In the New York Times, we read stories headlined "Vietnam, Trying to be Nicer, Still has a Long Way to Go," with Asia correspondent Barbara Crossette reporting that though the Vietnamese are making some progress "on the missing Americans," they are still far from approaching our lofty moral standards. And a hundred others with the same tone and content. Properly statesmanlike, President Bush announces that "It was a bitter conflict, but Hanoi knows today that we seek only answers without the threat of retribution for the past." Their crimes against us can never be forgotten, but "we can begin writing the last chapter of the Vietnam war" if they dedicate themselves with sufficient zeal to the MIAs. We might even "begin helping the Vietnamese find and identify their own combatants missing in action," Crossette reports. The adjacent front-page story reports Japan's failure, once again, to "unambiguously" accept the blame "for its wartime aggression."24

As the 1992 presidential campaign heated up, Vietnam's savage maltreatment of suffering America flared up into a major issue: had Washington done enough to end these abuses, or had it conspired to efface them. A front-page New York Times story by Patrick Tyler captured the mood. Tyler reported that the White House had rejected Ross Perot's 1987 proposal that easing the pressures against Hanoi might be "a way to win the repatriation of any American servicemen still held in Southeast Asia." "At the time," Tyler observes, "Washington was taking a harder diplomatic line with Hanoi to achieve the same end." "History has shown that concessions prior to performance is death," said Richard Childress, NSC official supervising POW/MIA policy. "They'll take and take and take," he added. "We've learned that over 25 years." "United States negotiators were holding onto their leverage until Hanoi made progress on a step-by-step `roadmap' to improved relations, through cooperation on P.O.W./M.I.A. investigations," Tyler adds, without even the most timid query about Washington's declared intentions or a hint, however faint, that someone might fail to appreciate their righteousness.25

As the country solemnly contemplated "the Mind of Japan," deploring the disgraceful "self-pity" of the Japanese, their failure to offer reparations to their victims, or even to "come forward with a definitive statement of wartime responsibility," the US government and press escalated their bitter denunciations of the criminals in Hanoi who not only refuse to confess their guilt but persist in their shameful mistreatment of innocent America. In a lengthy report on this rising indignation over Vietnam's morbid insistence on punishing us 17 years after the war's official end, Crossette wrote that expectations for diplomatic relations between the US and Vietnam "may be set back by a resurgence of interest in one piece of unfinished business that will not go away: the fate of missing Americans." Properly incensed by Vietnam's iniquity, George Bush, opened Year 500 in October 1991 by intervening once again to block European and Japanese efforts to end the embargo that the US imposed in 1975, while Defense Secretary Dick Cheney reported to Congress that "despite improved cooperation," the Vietnamese will have to do more before we grant them entry into the civilized world. "Substantial progress" on the MIA issue is required as a condition for normalizing ties, Secretary of State James Baker said, a process that could take several years. Meanwhile, officials in one of the world's poorest countries continue to show irritation, as they did "last week when the United States blocked a French proposal calling for the International Monetary Fund to lend money to Vietnam," the Times reported.26


Go to the next segment.

21 Adlai Stevenson, defending the US war at the UN. See FRS, p. 114f.

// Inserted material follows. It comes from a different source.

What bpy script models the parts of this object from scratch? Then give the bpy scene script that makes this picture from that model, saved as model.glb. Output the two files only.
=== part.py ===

22 Fall, Last Reflections.

23 Elizabeth Neuffer, BG, Feb. 27; Pamela Constable, BG, Feb. 21, 1992. Carter, news conference, March 24, 1977; see MC, 240.

24 Ibid., 240ff. and NI, 33ff., for samples from the press. NYT, Oct. 24, 1992.

25 Tyler, NYT, July 5, 1992.

26 Crossette, NYT, Jan. 6, 1992. Mary Kay Magistad, BG, Oct. 20; Eric Schmitt, NYT, Nov. 6; Steven Greenhouse, NYT, Oct. 24, 1991.